Census data from 1997 was used to identify communities eligible for PROGRESA on the basis of socioeconomic status. For budgetary and administrative reasons, all eligible communities could not be brought into the program at the same time. Instead, communities had to be phased into the program over a two-year period. In 1998, of the 50,000 communities deemed eligible, 506 were chosen to participate in the evaluation - 320 were assigned to the treatment group and would receive program benefits immediately, and 185 were assigned to the comparison group and would begin the program almost two years later. Households in the treatment group received the cash transfer every month, conditional on completing the required health and education components. Once enrolled, households received beneﬁts for a minimum of three years, after which they were re-assessed for eligibility.
In addition to the baseline survey, follow-up surveys were conducted for all households living in the 506 evaluation communities every 6 months between November 1998 and April 2000. The household survey covered each child' s age, gender, education, current job status, earnings, school participation, and health status. The household survey was also supplemented by a locality questionnaire, which provided information on the prices of various commodities and average local agricultural wage.
The results suggest that PROGRESA had a positive effect on the enrollment of children, especially after primary school. Although the program had no significant impact on enrollment of 10 year-old boys, it increased enrollment for 14 year-old boys by 14 percentage points. Program impact then declined for older boys. There was no impact on enrollment of 10 year olds, because almost all children below grade 6 already attended school. The program impact increased with age as the probability of dropping out increased, until around age 14, at which point the cash transfer was no longer available.
If PROGRESA was effective in increasing school participation, then this could result in a reduction of the supply of child labor available in villages, which could result in an increase in child wages.

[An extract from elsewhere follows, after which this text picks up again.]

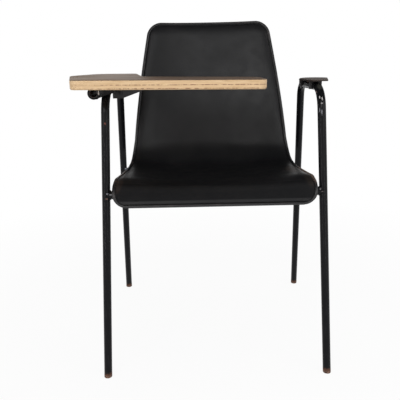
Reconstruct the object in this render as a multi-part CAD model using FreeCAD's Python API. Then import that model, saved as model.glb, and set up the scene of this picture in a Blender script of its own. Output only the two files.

The results suggest that the program did indeed increase child wages by around 6 percent. If families valued the cash transfer and labor income equally, then such an increase in child wages could actually cause parents to pull their children out of school. However, the results suggest that families place more than double the value on the cash transfer than on potential labor income. In other words, the cash transfer has a stronger impact on enrollment than would an equivalent reduction in child wages.
In an attempt to further understand the impact of the cash transfer on enrollment, researchers simulated different variations of PROGRESA using a dynamic model. A simulated program, which increased the amount of the transfer for children above grade 6, while eliminating the transfer for primary school children, could almost double the impact on enrollment for older boys, at no additional cost. At the same time, this kind of program would not affect school enrollment of younger primary-age children, since almost all of them would attend school up to grade 6 even without the treatment. The Mexican government is now piloting this variation of the traditional PROGRESA program.
Attanasio, Orazio, Costas Meghir, and Ana Santiago. 2011. "Education Choices in Mexico: Using a Structural Model and a Randomized Experiment to Evaluate PROGRESA." The Review of Economic Studies. 79(1): 37-66.